= Moderation (novel) =

2025 novel

Moderation is a 2025 novel by Filipino-American writer Elaine Castillo.

== Publishing history ==
The novel was edited by Laura Tisdel of Viking Press and James Roxburgh of Atlantic Books.

== Themes and analysis ==
Sarah Rose Etter of The Atlantic wrote that the novel was a "rendering of a woman suppressing everything inside of her to earn a paycheck, to keep going, to get the job done," saying that it was, "at its core, a book about the moment when everything we’ve been repressing comes back to the surface. You can hide from yourself for only so long: until the workday ends, until your favorite show is over, until the feed runs out of content, until the digital tide recedes and all that is left is your broken, beautiful life."

Yagnishsing Dawoor of The Guardian compared the novel to Ling Ma's 2018 novel Severance, citing the "twinned look at labour and immigration," adding that the novel "frames VR’s healing power – from treating PTSD and phobias to providing pain relief and easing suicidal thoughts – within a darker tale of its co-option for profit, control and surveillance. Castillo is interested in the overlap between rightwing politics, tech culture and historiography." Stuart Kelly of The Scotsman noted the novel's "analysis of how service and caring can transform into sifting and scrubbing the digital world," saying that "Girlie’s plot is driven by money. She is acutely aware of the gradations and nuances (one restaurant is described as “bourgeois aspirational, not flat-out oligarchic”), she knows the indebtedness means more than a credit arrangement."

Glenn Diaz of Rolling Stone Philippines noted that "amid the dense meditation on the vagaries of Big Tech and capital and hypermodernity: on why so many skilled moderators happen to be Filipinos, the book points to the vectors of empire, the 'glowing line that trailed through them, all the way back to that first early Pinay, a twentieth-century almost-girl, being taught by a white woman how to administer quinine to a malaria patient.'"

Writing in Publishers Weekly, Castillo stated that she wanted "to write a novel about the tech industry. But I did want to write a novel about the many custodians, visible and invisible, who shape our online lives; about the possibility of connection, repair, and transformation in a world where such things might seem impossible; and about love itself as a practice of worldbuilding."

== Reception ==
Kirkus Reviews reviewed the book as a "brilliant novel with much to say about work, family, excess, identity, and love." Publishers Weekly described the novel as "masterful," saying that "Castillo shifts seamlessly in scale and tone, from a wide-angled systems novel to a love story, and from barbed satire to staggering emotional depth. It’s a triumph."

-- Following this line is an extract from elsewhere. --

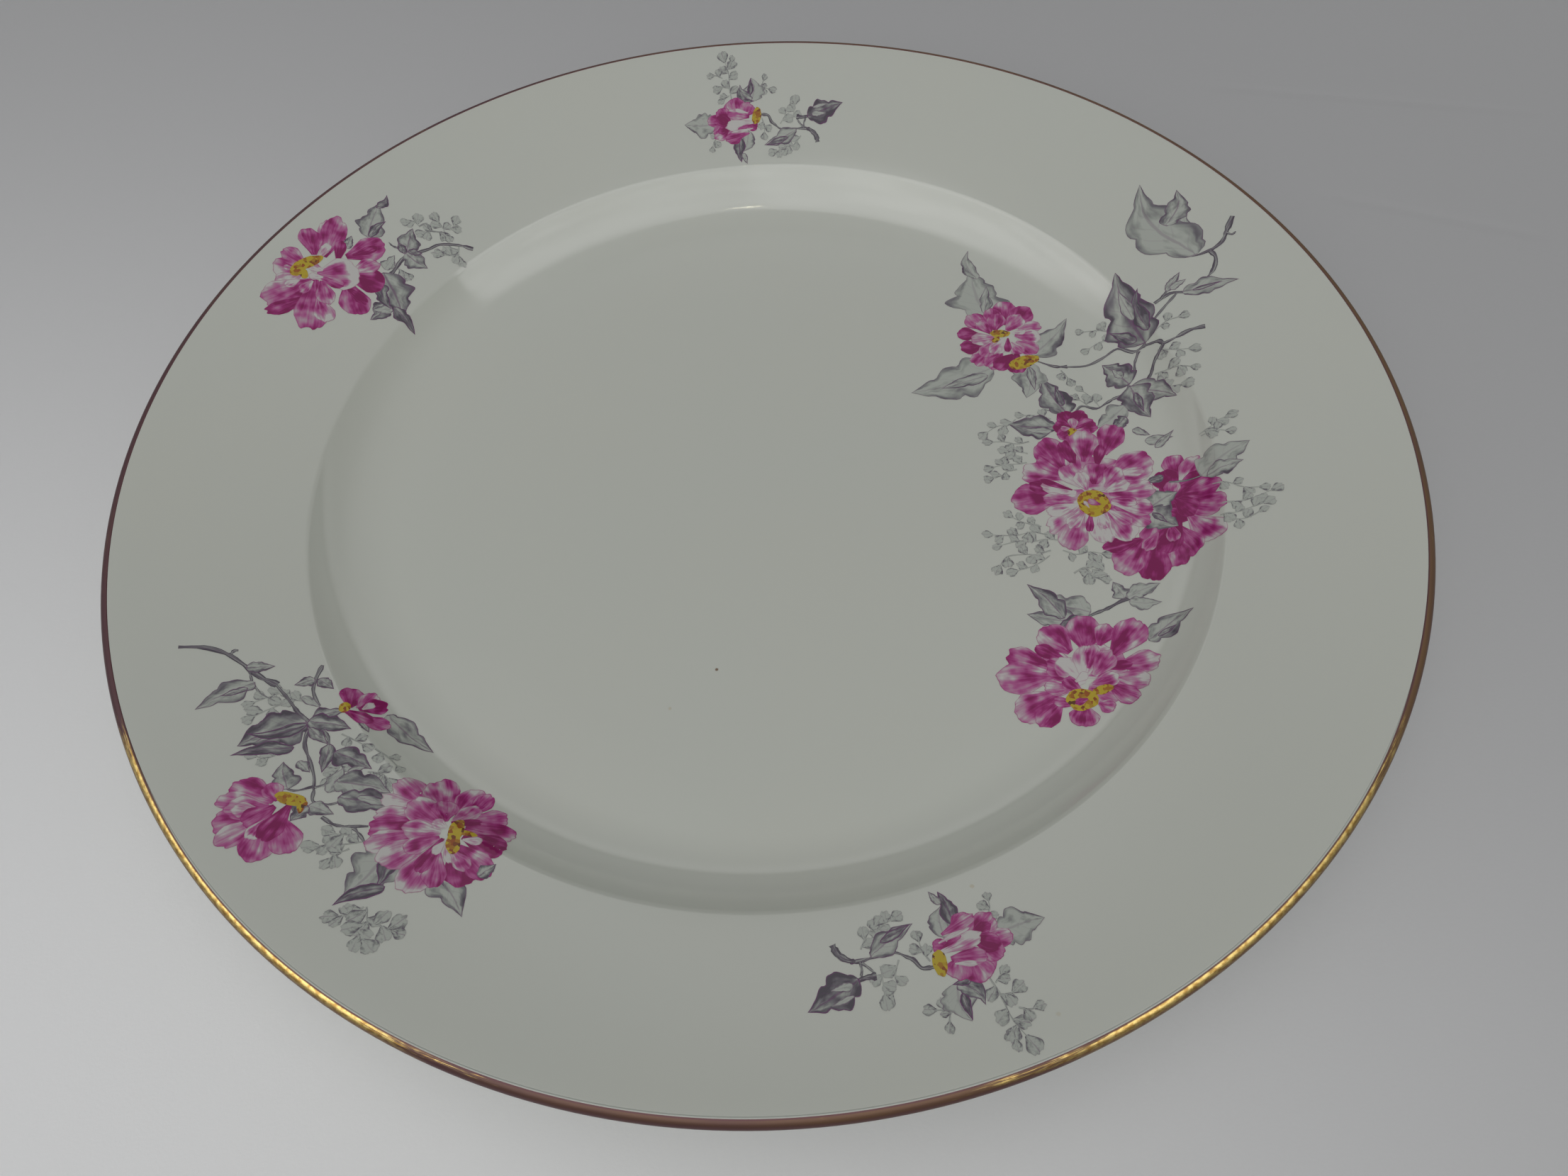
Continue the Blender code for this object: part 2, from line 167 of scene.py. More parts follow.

Writing for Locus Magazine, Niall Harrison wrote that "the romance is in the foreground, which means the science fiction is in the background," and was "a story made fresh by a vivid and dexterous narrative voice, a voice that is by turns sardonically attentive to the specificities of each world and alive to the interfaces between them. A voice that lays worlds open for us to read." Rhoda Feng of The New York Times wrote that "Castillo’s close third-person narration, and her unerring ear for social performance, make for a novel that is often baroquely funny, full of barbed observations that detonate like precision-guided bombs," adding that "A logline for the book might have read: “Pride and Prejudice” for the age of platform capitalism."

Billie Walker of The Big Issue wrote that "Unfortunately, Castillo’s novel is so focused on its romantic plotline that the issues of our tech-dominated society and the billionaires that control the market are of little focus, waved off in summarising dialogue with little nuance or further critique. Castillo assumes her audience’s stance to her detriment, making moderation subscriptive and limiting even in its expansive virtual world." Alex Peake-Tomkinson of The Spectator wrote that "Castillo has important things to say about the internet, trauma and true connection, but it’s a shame that this novel wasn’t polished to make it clearer or more enjoyable to read." Stuart Kelly of The Scotsman praised the novel for having "lots and lots of meaty ideas, political sass and scrunchy wit," but expressed disappointment in the ending, calling the novel "strangely vexatious."